[racket] member et al.
On Thu, Nov 11, 2010 at 1:21 PM, Eli Barzilay <eli at barzilay.org> wrote:
> About a minute ago, Carl Eastlund wrote:
>> On Thu, Nov 11, 2010 at 1:14 PM, Eli Barzilay <eli at barzilay.org> wrote:
>> >> I got inspired by the #:when form in `for' loops that flattens
>> >> nesting, and wrote a `cond*' macro that allows this instead:
>> >>
>> >> (cond* [... some stuff ...]
>> >> #:with (define m ...)
>> >> [(... something about m ...) (... something using m ...)]

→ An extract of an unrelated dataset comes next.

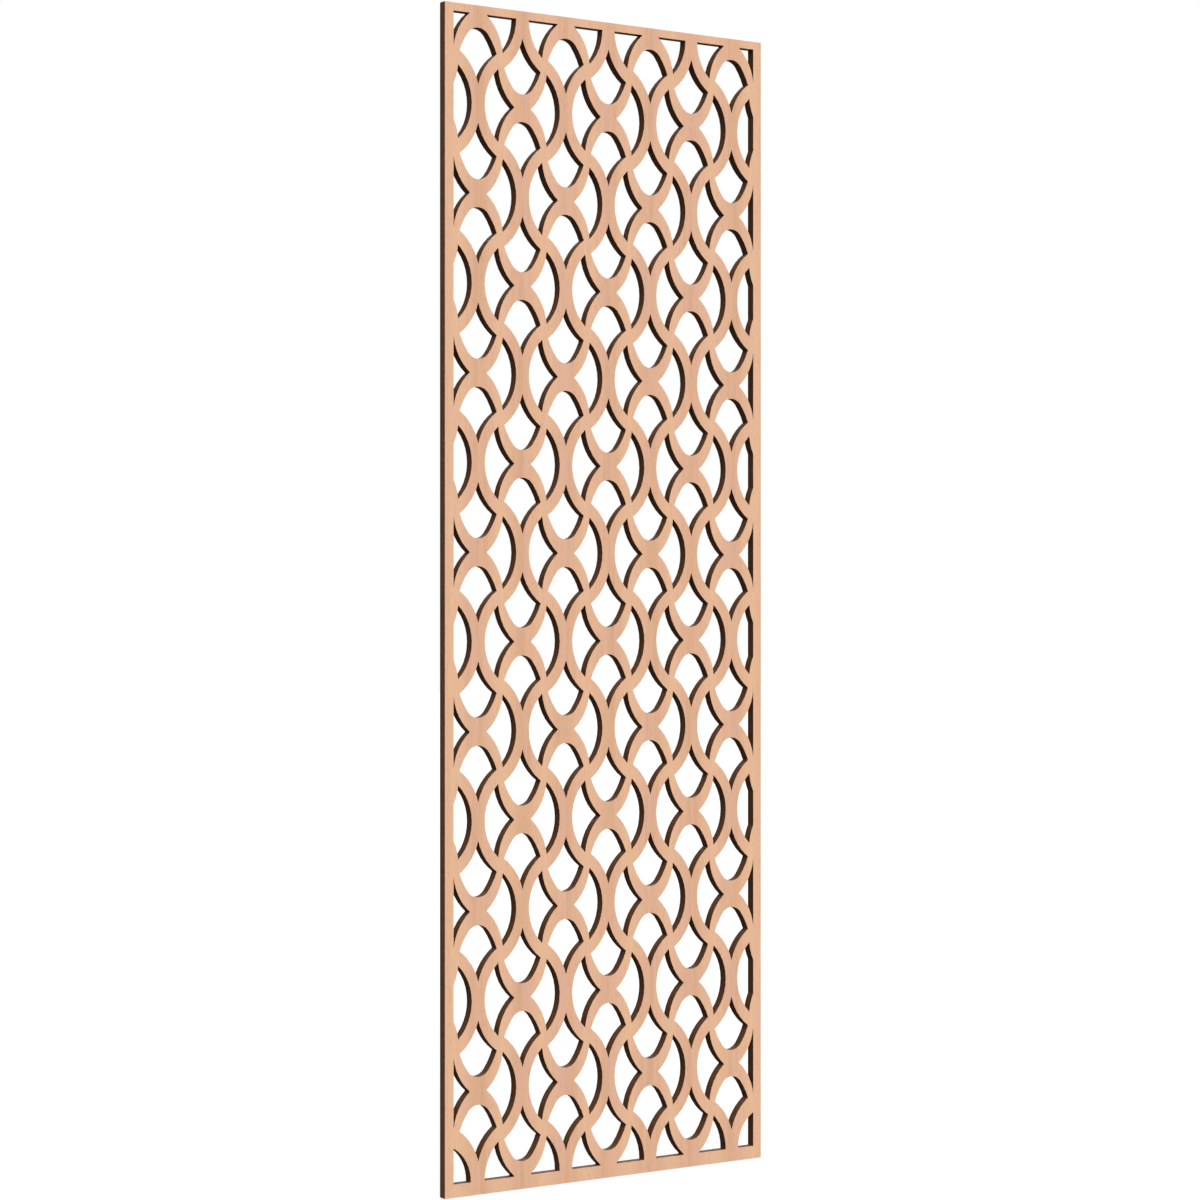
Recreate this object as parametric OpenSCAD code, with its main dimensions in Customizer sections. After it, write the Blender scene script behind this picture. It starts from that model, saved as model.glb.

>> >> ... more things referring to m ...)
>> >>
>> >> It's more general, since it doesn't require encoding the condition
>> >> you want to test as a truthiness value. Also, the `define' doesn't
>> >> have to be a `define' - it can be any legal expression.
>> >
>> > So, you advocate eliminating `member' etc for predicates (why I
>> > started with saying that this is much stickier than just adding a
>> > `member?'). So we started with
>> >
>> > (cdr (assq x alist))
>> >
>> > then Scheme upgraded this to
>> >
>> > (cond [(assq x alist) => cdr]
>> > [else #f])
>> >
>> > and you suggest continuing with
>> >
>> > (cond #:with (define p (assq x alist))
>> > [(pair? p) (cdr p)]
>> > [else #f])
>> >
>> > or, with more well-behaved proper sub lists
>> >
>> > (cond #:with (define p (assq x alist))
>> > [(not (eq? p #f)) (cadr p)]
>> > [else #f])
>> >
>> > (Yes, you can still use `pair?' but that would be ugly for the same
>> > reason.)
>> >
>> > I also wonder how many newbies (or people that just want to type less)

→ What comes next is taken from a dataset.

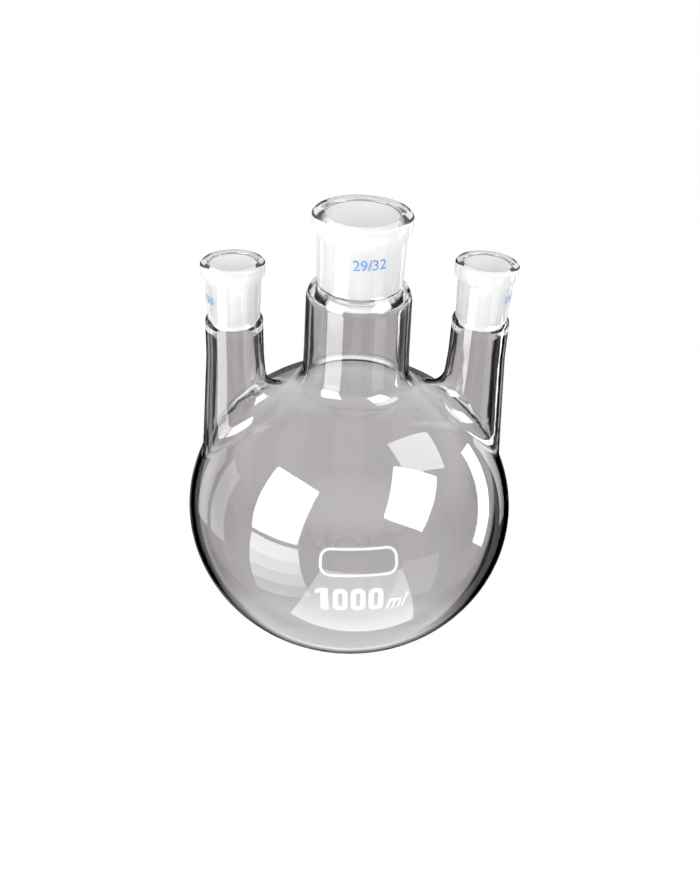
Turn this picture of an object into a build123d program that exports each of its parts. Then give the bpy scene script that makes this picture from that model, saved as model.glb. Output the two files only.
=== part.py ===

>> > will fall into traps like
>> >
>> > (if (member? x l)
>> > (+ 1 (find x l))
>> > 0)
>> >
>> > My loud "ugh" should be expected now.
>>
>> (dict-ref x alist)
>
> The above is "an example", substitute appropriately.
As is mine. We have a dict library, a sequence library, and loop
comprehensions for a reason. Code doing any kind of key/value lookup
should not have to use cond, car, or cdr to do so.